Written task:
Please take the entries below from the first line through the line containing "Recreate this object" and repeat them exactly, leaving out everything after.

Items listed in a dataset
/---

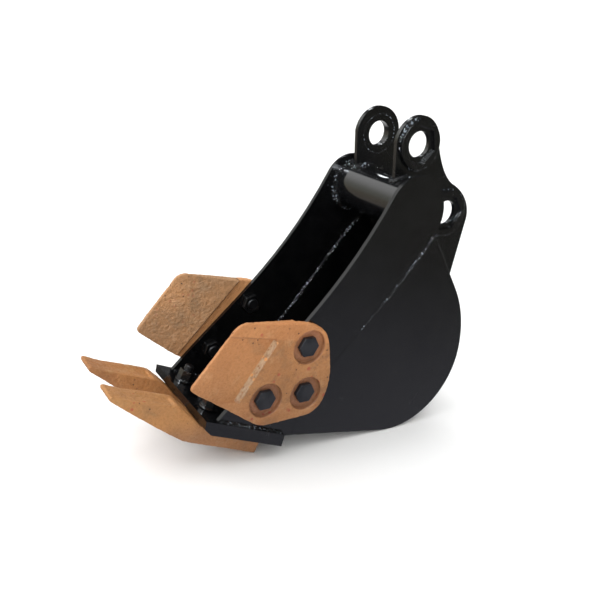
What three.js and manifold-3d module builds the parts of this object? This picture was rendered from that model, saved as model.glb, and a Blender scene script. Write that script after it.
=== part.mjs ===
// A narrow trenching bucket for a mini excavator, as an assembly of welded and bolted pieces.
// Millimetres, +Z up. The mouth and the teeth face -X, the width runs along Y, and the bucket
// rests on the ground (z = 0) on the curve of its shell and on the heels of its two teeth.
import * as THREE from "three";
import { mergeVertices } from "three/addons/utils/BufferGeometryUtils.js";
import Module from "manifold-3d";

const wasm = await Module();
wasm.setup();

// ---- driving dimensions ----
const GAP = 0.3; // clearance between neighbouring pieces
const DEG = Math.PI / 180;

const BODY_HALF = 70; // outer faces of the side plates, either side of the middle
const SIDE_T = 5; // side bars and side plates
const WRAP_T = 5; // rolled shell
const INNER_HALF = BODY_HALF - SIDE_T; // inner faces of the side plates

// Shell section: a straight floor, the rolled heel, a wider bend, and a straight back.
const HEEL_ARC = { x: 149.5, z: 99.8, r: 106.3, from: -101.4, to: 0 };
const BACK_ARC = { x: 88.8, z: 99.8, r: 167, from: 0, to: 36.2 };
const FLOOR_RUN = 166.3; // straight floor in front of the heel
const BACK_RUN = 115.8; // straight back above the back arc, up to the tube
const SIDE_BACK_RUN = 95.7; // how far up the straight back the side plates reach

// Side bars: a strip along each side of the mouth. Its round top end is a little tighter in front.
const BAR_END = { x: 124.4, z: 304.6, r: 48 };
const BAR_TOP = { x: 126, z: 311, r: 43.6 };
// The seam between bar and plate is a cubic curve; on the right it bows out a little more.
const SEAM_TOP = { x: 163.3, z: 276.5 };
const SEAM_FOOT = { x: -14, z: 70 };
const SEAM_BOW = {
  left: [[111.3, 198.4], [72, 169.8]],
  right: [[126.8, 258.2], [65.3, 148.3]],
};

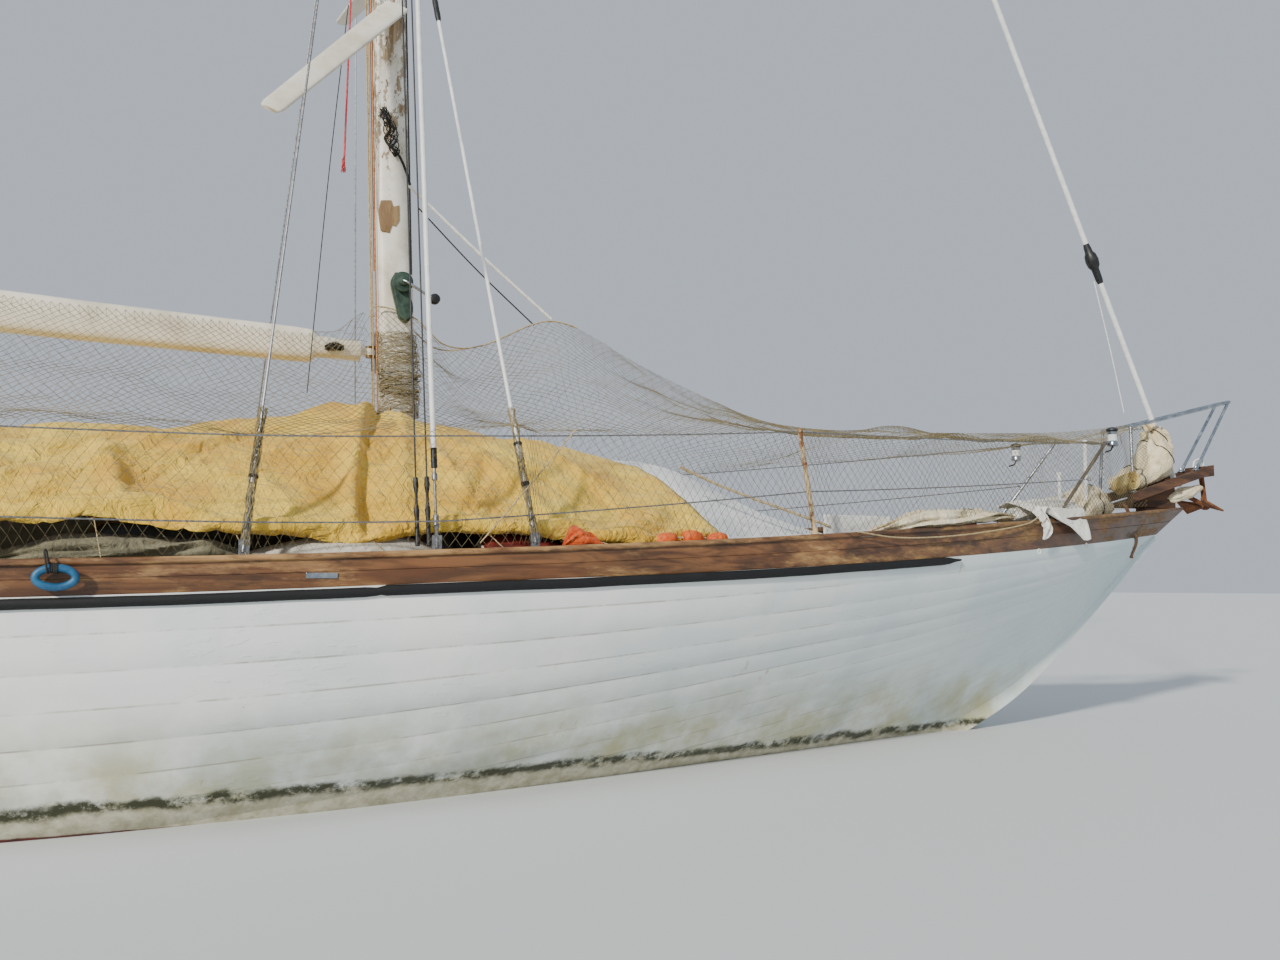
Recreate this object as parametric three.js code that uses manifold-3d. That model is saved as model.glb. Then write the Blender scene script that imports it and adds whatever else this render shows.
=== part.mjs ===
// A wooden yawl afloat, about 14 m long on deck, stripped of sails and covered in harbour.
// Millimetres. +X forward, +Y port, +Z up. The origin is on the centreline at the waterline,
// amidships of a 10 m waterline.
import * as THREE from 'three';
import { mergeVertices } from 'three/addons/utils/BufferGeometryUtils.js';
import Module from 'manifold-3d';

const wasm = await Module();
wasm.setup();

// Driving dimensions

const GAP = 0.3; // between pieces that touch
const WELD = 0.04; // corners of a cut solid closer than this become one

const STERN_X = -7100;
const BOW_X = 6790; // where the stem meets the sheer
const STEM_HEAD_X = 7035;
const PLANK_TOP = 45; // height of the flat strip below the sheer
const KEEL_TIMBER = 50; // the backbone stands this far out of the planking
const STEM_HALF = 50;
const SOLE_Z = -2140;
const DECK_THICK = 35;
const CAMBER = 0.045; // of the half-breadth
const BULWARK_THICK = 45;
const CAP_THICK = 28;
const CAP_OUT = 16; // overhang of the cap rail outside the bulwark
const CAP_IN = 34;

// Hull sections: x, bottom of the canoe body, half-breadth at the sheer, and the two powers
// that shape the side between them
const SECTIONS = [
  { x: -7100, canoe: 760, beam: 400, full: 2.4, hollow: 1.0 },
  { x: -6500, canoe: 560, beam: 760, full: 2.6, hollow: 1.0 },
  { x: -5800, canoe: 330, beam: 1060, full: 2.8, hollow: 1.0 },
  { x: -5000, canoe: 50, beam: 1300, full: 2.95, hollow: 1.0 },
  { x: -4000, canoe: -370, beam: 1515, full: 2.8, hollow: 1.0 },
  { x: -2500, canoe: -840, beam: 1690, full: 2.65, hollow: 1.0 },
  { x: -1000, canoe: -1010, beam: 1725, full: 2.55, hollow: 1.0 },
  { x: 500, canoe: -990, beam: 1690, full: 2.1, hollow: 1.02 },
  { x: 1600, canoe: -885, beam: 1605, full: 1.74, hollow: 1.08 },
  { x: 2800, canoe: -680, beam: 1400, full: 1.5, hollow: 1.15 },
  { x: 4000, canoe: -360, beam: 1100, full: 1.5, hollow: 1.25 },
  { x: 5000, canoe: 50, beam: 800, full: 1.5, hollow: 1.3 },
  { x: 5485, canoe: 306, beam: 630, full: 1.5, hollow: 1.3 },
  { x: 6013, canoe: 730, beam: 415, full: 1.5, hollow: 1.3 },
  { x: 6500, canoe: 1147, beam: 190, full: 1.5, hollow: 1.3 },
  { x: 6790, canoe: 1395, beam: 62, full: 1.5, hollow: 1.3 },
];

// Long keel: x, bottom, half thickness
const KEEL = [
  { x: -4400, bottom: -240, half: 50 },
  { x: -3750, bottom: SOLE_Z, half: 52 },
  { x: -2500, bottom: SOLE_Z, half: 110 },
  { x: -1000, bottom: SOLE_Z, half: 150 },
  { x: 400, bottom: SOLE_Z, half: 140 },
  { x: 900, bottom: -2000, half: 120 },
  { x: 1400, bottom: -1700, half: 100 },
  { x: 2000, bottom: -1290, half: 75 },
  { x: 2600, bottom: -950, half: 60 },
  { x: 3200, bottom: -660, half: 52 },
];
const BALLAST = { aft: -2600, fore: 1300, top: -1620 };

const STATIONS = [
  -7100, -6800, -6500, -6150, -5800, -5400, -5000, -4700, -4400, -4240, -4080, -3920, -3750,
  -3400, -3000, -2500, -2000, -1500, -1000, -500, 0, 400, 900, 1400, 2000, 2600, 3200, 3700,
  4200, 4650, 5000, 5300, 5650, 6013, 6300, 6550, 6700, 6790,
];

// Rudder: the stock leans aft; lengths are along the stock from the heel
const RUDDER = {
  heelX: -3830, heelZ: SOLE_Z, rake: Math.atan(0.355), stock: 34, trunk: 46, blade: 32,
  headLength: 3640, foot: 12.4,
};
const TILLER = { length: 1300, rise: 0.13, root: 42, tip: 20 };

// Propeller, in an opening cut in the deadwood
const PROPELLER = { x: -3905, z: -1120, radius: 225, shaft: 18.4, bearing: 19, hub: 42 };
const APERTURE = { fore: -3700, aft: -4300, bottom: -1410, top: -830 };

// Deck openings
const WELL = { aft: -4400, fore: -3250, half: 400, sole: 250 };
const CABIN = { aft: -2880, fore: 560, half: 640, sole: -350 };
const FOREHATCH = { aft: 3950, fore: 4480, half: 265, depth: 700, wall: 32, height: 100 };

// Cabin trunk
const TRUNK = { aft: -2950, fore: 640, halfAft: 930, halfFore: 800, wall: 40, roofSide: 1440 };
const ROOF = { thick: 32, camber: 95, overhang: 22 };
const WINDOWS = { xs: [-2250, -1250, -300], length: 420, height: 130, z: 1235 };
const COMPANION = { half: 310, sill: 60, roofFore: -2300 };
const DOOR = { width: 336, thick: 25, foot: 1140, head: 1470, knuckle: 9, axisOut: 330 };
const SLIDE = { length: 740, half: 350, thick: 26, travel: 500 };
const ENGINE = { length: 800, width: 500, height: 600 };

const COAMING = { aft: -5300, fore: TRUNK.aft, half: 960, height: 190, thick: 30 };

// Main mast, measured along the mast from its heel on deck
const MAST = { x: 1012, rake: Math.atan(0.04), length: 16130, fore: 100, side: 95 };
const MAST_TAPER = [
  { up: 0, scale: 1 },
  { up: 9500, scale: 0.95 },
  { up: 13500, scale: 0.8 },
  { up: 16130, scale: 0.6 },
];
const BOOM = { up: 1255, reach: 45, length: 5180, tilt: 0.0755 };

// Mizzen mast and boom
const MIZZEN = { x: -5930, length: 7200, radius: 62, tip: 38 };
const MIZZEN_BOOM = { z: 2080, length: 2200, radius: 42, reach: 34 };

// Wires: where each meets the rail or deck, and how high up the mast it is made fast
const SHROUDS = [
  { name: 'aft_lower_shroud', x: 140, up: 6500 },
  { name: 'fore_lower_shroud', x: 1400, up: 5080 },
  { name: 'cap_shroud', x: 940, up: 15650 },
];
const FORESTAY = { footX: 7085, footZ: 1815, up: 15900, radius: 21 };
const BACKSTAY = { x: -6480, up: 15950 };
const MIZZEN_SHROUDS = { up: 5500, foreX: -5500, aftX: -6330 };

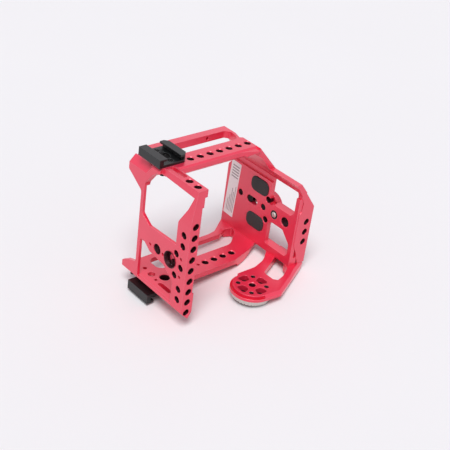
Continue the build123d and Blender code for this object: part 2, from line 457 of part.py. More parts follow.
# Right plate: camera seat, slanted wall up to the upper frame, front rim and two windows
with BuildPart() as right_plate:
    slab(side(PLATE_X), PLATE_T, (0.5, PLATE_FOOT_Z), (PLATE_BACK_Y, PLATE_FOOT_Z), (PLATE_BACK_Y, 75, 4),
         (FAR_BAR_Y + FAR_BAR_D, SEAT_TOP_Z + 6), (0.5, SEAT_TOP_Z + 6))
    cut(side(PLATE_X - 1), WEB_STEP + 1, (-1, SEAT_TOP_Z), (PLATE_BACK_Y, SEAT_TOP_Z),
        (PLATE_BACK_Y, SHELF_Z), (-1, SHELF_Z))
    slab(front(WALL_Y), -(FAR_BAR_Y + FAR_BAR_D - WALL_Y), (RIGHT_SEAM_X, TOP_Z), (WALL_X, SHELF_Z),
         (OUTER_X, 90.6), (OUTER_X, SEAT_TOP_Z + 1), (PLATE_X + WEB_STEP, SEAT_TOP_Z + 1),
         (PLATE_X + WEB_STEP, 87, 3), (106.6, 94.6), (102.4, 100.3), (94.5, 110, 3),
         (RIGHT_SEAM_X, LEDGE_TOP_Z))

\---

Answer to this exercise:
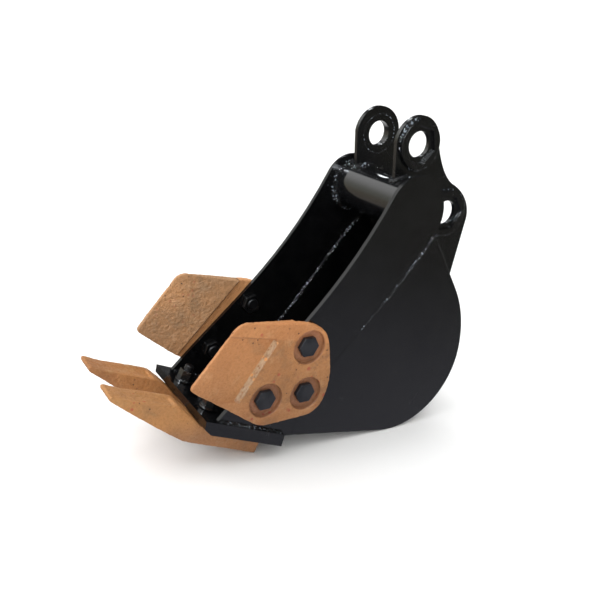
What three.js and manifold-3d module builds the parts of this object? This picture was rendered from that model, saved as model.glb, and a Blender scene script. Write that script after it.
=== part.mjs ===
// A narrow trenching bucket for a mini excavator, as an assembly of welded and bolted pieces.
// Millimetres, +Z up. The mouth and the teeth face -X, the width runs along Y, and the bucket
// rests on the ground (z = 0) on the curve of its shell and on the heels of its two teeth.
import * as THREE from "three";
import { mergeVertices } from "three/addons/utils/BufferGeometryUtils.js";
import Module from "manifold-3d";

const wasm = await Module();
wasm.setup();

// ---- driving dimensions ----
const GAP = 0.3; // clearance between neighbouring pieces
const DEG = Math.PI / 180;

const BODY_HALF = 70; // outer faces of the side plates, either side of the middle
const SIDE_T = 5; // side bars and side plates
const WRAP_T = 5; // rolled shell
const INNER_HALF = BODY_HALF - SIDE_T; // inner faces of the side plates

// Shell section: a straight floor, the rolled heel, a wider bend, and a straight back.
const HEEL_ARC = { x: 149.5, z: 99.8, r: 106.3, from: -101.4, to: 0 };
const BACK_ARC = { x: 88.8, z: 99.8, r: 167, from: 0, to: 36.2 };
const FLOOR_RUN = 166.3; // straight floor in front of the heel
const BACK_RUN = 115.8; // straight back above the back arc, up to the tube
const SIDE_BACK_RUN = 95.7; // how far up the straight back the side plates reach

// Side bars: a strip along each side of the mouth. Its round top end is a little tighter in front.
const BAR_END = { x: 124.4, z: 304.6, r: 48 };
const BAR_TOP = { x: 126, z: 311, r: 43.6 };
// The seam between bar and plate is a cubic curve; on the right it bows out a little more.
const SEAM_TOP = { x: 163.3, z: 276.5 };
const SEAM_FOOT = { x: -14, z: 70 };
const SEAM_BOW = {
  left: [[111.3, 198.4], [72, 169.8]],
  right: [[126.8, 258.2], [65.3, 148.3]],
};

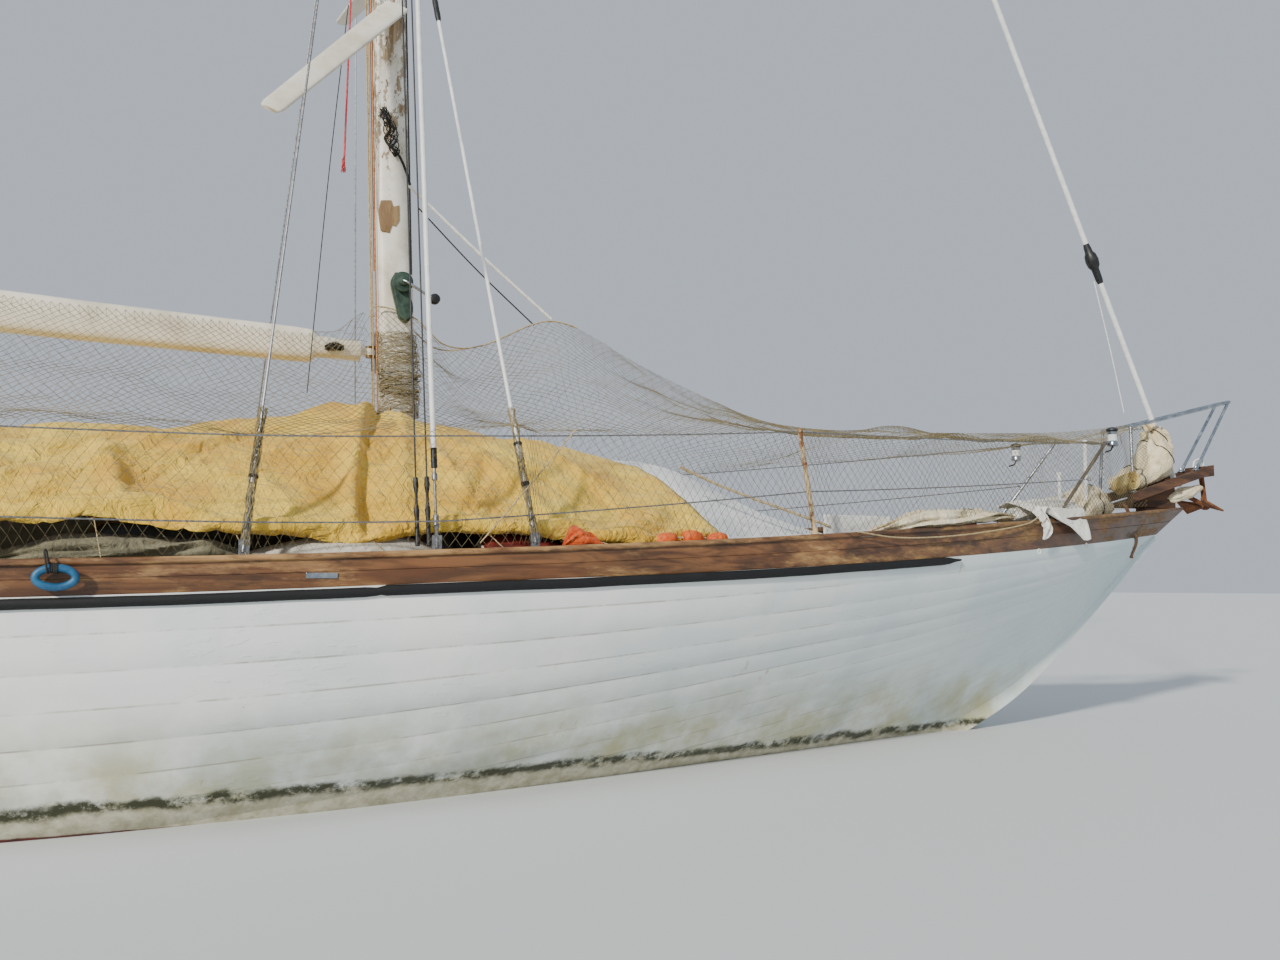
Recreate this object as parametric three.js code that uses manifold-3d. That model is saved as model.glb. Then write the Blender scene script that imports it and adds whatever else this render shows.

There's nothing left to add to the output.